舒斯年去看狗的时候,黄花把检查的费用付了,免得他今后讹自己。
舒斯年带着恢复正常又朝黄花大叫的萨摩耶出来,跟黄花说:“我们走吧。”
黄花看了眼手表:“我上班要迟到了,我就不送你们回去了,这离汤臣很近,它狗粮不是吃多了么,你们自己散步回去好了。”
舒斯年面露难色,指着狗说:“它倒是没人认得,但是我?”舒斯年指着自己的脸。
黄花从桌上拿过一个医疗口罩,给他,“这个。”
“检查的费用我已经付过了,那就再见。”再也不见,你再冲我叫!黄花和那只和自己名字一样的狗大眼瞪小眼。
舒斯年拎着狗绳,和花花注目远送黄花开车消失在街道路口。一人一狗都松了一口气。
舒斯年蹲下摸摸花花的头,“花花真乖,回去给你啃大骨头。”
医生坐回自己的位置上,看着这俩老戏骨,夸道:“你家狗演技是真好。”
舒斯年得意地看向他,“那必须的,跟我多少个剧组走南闯北过来的,我们家演技第二好的就是她。”
花花吐着舌头冒气,一副求主人表扬的聪明样儿。
这条狗跟他演过戏,在剧组受了伤,快要死了,她的主人拿到了剧组一笔赔偿金,不想给她治疗,后来被舒斯年领养回来。现在是不是有些剧组还会打电话给舒斯年借狗。这狗有灵性,听得懂人话,让她演什么她就能在镜头下演什么。
兽医好奇地问:“那个女人怎么你了,你要这么坑人家?”
舒斯年站起来,戴上口罩,掩住自己抑制不住的笑容:“你知道她叫什么吗?”
“什么?”兽医伸手去拿刚才的诊疗费的单子,噢,黄花。
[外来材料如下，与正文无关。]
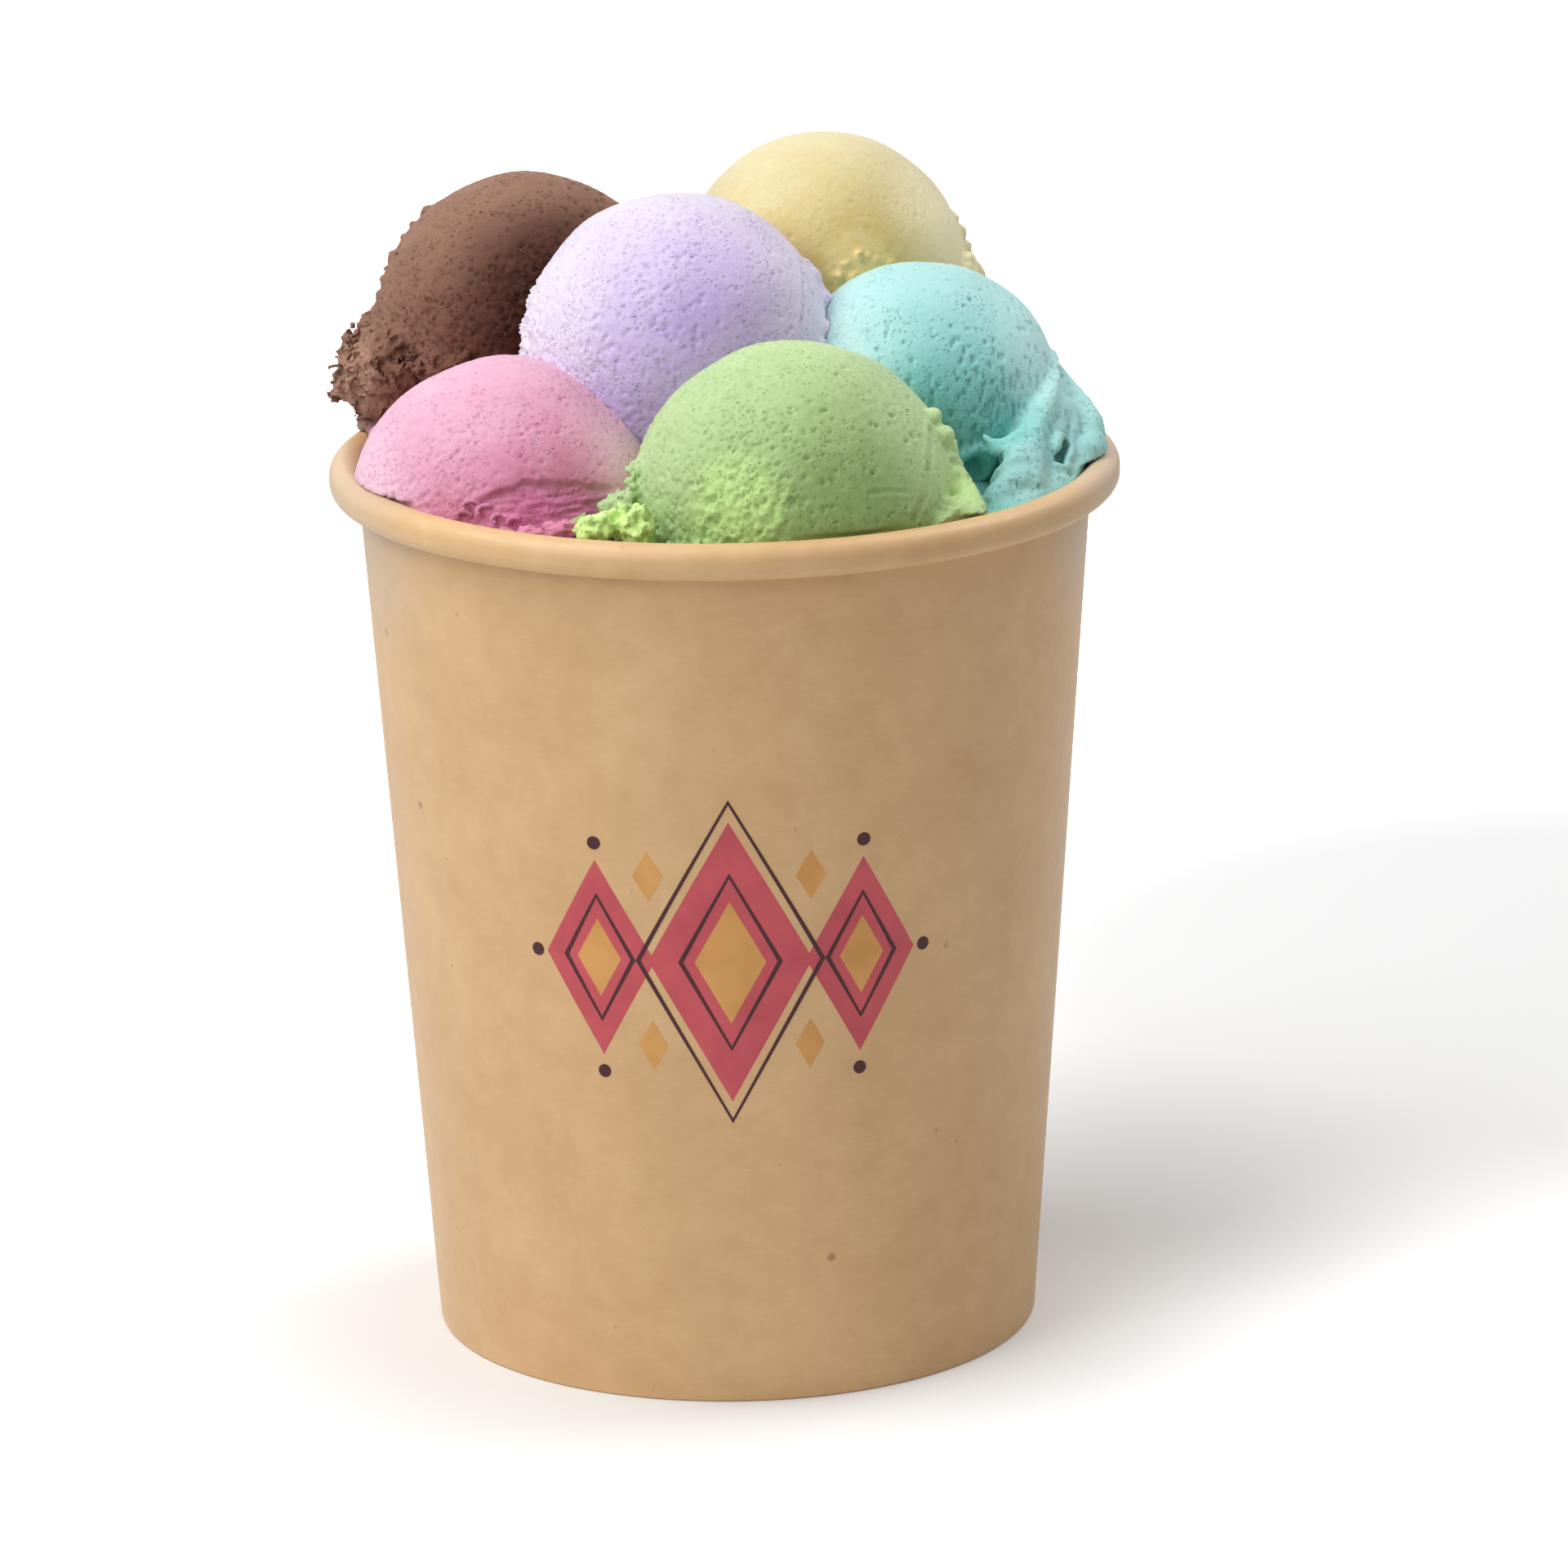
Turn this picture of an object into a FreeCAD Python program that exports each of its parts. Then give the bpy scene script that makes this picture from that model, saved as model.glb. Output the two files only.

跟他家狗一个名字。
“你别是因为人家跟你狗一个名字你就这么欺负人吧。你也太霸道了。”兽医鄙视地看向舒斯年。
舒斯年扬扬下巴,十分嚣张:“我不欺负她欺负谁?你不知道她是怎么欺负我的。”
“你这种精于算计、给人下套的娱乐圈老麻雀还能被人欺负?”兽医明显不信。
“在我还是小麻雀的时候被欺负了,不行?”舒斯年傲娇地哼了一声,“花花我们走。我们白天养足精神,晚上再去讹她。”